My husband and I were in Venice many years ago and wandered into the less touristy part of town to find a lunch spot. We found a perfect alley-way restaurant that specialized in seafood, and sat outside at one of their three tables. This was their chalkboard menu:


We chose a whole sea bass for lunch, which was spectacular, and also enjoyed the house red. After all, it was Italy. And we were on vacation.


After dinner, the waiter turned to me and suggested a drink to help with digestion. Perhaps I looked like I’d eaten the whole fish by myself. But since he described an alcoholic-based drink and mentioned limone, I was all for it. It ended up being like a limoncello with cream. But even better.

Now, I’m not sure why I’ve even saved this photo. I truly, my dear blogger friends, was not intoxicated, as it looks. I was definitely enjoying my Sgroppino, but was caught mid-blink by my husband behind the camera. It’s maybe because of this drink alone that I kept this photo. It’s a great reminder of what an incredible time we had in Italy, as well as the memory of this great after-dinner drink.

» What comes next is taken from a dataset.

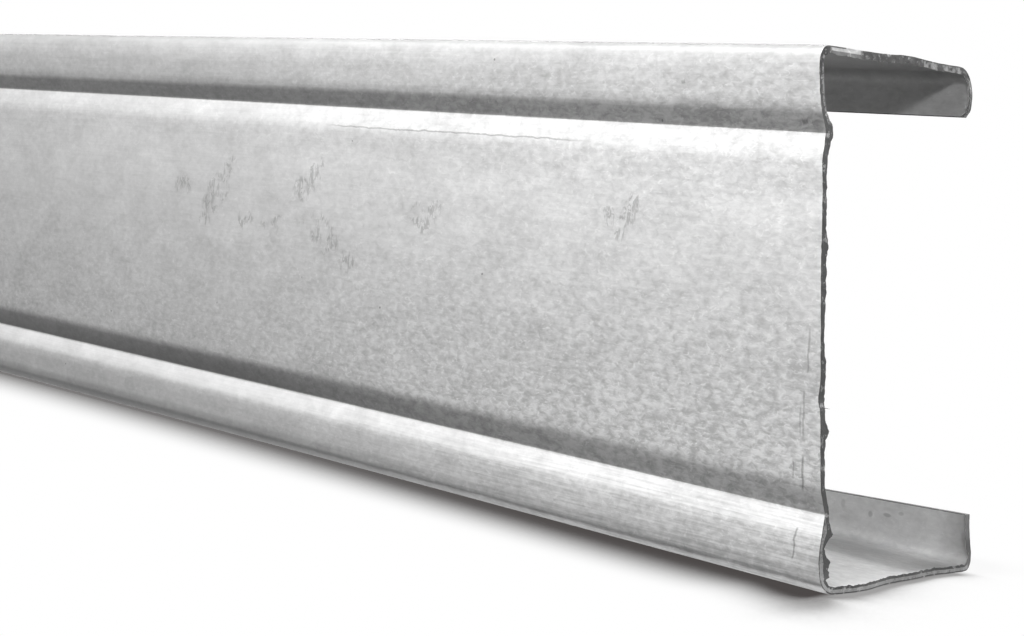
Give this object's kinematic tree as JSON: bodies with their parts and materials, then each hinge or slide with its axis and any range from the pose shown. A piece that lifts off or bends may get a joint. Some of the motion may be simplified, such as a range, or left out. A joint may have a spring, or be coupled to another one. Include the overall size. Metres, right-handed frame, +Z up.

When I got home, you can bet I looked for this drink online. Thank goodness for search engines! I knew how to pronounce it, but not how to spell it. But I found it! And it’s called sgroppino – SRO-PEENO, with the accent on the PEE.

There are actually two versions of Sgroppino, according to what I discovered online. One drink is definitely what I enjoyed in Venice – a creamy, bubbly lemon drink. The other drink doesn’t contain cream. I’m definitely trying them both out.

Here’s the creamy version:

Sgroppino al Limone, serves 4

2 cups lemon sorbet, softened
2 tablespoons vodka
1/3 cup Prosecco
4 tablespoons half and half


Whisk the lemon sorbet in a medium bowl until it is smooth. Gradually whisk in vodka, cream, and prosecco. Alternatively, you can use a blender.


Pour mixture into chilled champagne flutes and serve immediately.


verdict: Absolutely delicious, but I added twice as much Prosecco because I liked it more bubbly.

Here’s the non-creamy version:

Sgroppino, serves 4

2 cups chilled Prosecco
4 tablespoons chilled vodka
2/3 cup lemon sorbet
Mint leaves, optional


Mix the Prosecco and vodka together, then divide in between 4 chilled champagne flutes. Spoon a scoop of sorbet into each flute, and decorate with a mint sprig. Serve immediately.



verdict: I prefer the creamier version, but this is still a delicious drink. I really don’t know why vodka is in this version, because it is a little on the strong side for me. But it’s like an alcoholic ice cream float!

My husband I tend to stay away from tourist attractions, and prefer experiencing Europe as non-tourists, but if you’re ever in Venice, ride the darn gondola. It truly is magical. I don’t know if they all do this, but our gondolier sang!!!


24 thoughts on “Sgroppino

  1. We had a similar experience in Spain one year – just went into a random restaurant and were blown away by a house salad – I mean that thing could have fed an army and then came out the suckling pig. (the booze was pretty good too so i seem to remember)

  2. We just knew that as, non-touristy types, that we’d loathe Venice. Instead, we absolutely loved it—and the touristy aspects of it just added to its charm. Go figure. I hope to go back one day. In the meantime, I’ll be trying both of these libations!

  3. oh does this sound just refreshing and wonderful…i will have to make this soon…i think i would prefer the creamier version as well…lovely post..sarah

  4. What a wonderful couple you are! And I love the way your smile takes centre stage on the photos! The sgroppino might have had a little bit to do with it … but Mother Nature definitely did the greater part!

  5. the Venice people call that “sgropin”.::))…and is a speciality of the Veneto region::)…it is served, normally as “intermezzo”…very nice that you have prepared it by yourself too….!:)) when will you come to Italy again??